As well as being a personal calamity for the two main protagonists, Ryan Wilson of Glasgow Warriors and, more especially, the man he was found guilty of assaulting, Glasgow Hawks centre Ally Maclay, the incident has caused much angst in rugby circles.

It has led to some asking whether the Scottish Rugby Union, the guardians of the game in Scotland, acted principally as the employers of the professional players and failed to exercise a duty of care towards Maclay, one of their registered amateur players.

None of these weighty matters was on the minds of the merry band who traipsed from the Hawks clubhouse following a 24-8 win over Edinburgh Accies. The victorious players had organised an official Halloween party and were in fancy dress - as were the Warriors players involved in the ensuing incident. The two groups came together in a well-known West End nightspot called Viper, better recalled by a previous generation as Cleopatra's, or in the vernacular, Clatty Pat's.

That venue, allied to the fact that the subsequent assault took place in the nearby Barbeque King take-away shop on Great Western Road and the fact that the players were in fancy dress, combined to give the Glasgow Sheriff Court proceedings some 15 months later a degree of levity they did not merit. Wilson was dressed as Batman and Maclay as Tweedledee - and the tone for the coverage was set by Maclay's remark, "Leave it, Batman," as he sought to defuse a row.

A Hawks source, speaking with the authority of the club's president Chas Afuakwah, said: "What was an unprovoked assault was made to look like some clowns in fancy dress involved in a bar brawl. It wasn't like that. The fact that the case was heard by a sheriff and jury, rather than a sheriff on his own, reflects its seriousness."

As was widely reported last month, Wilson was fined £500 for the assault on Maclay, which left the 30-year-old with a fractured eye socket and bloodied face.

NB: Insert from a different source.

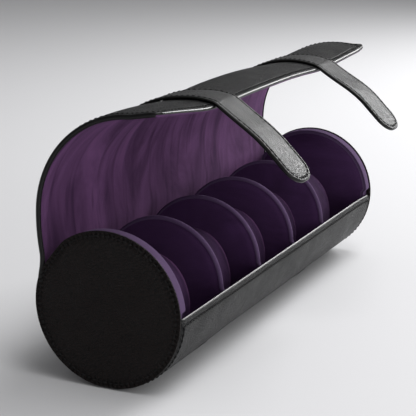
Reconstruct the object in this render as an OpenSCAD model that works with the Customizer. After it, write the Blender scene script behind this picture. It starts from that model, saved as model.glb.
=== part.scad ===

He was fined a further £250 for an assault on another man. Two other Warriors players, Ryan Grant and Rory Hughes, were accused of kicking and stamping on Maclay to his severe injury but the jury arrived at a verdict of not proven. Maclay suffered a fractured eye socket and a bloodied face.

Had the case involved footballers, few would have been surprised. Scottish players are involved in such incidents intermittently and, indeed, there is a similar case pending involving players from two professional clubs, which also occurred in Glasgow's west end. But rugby prides itself on taking a hard line against miscreants, both on and off the pitch. Unlike football, players are taught to respect referees' decisions - and there is a general emphasis on self-discipline provided it is not accompanied by copious quantities of alcohol.

The draconian sentences meted out by previous SRU regimes to offenders are the stuff of legend. Old-school Murrayfield secretaries introduced the concept of zero tolerance long before the term had been coined. Among the many cases which could be put forward as evidence was the one of John Jeffrey, the iconic Scotland internationalist and now a member of the rugby establishment, who was banned from playing for six months for damaging the Calcutta Cup in a drunken jape following the 1988 match against England. His co-conspirator and fellow culprit, English policeman Dean Richards, got a one-match ban from the RFU.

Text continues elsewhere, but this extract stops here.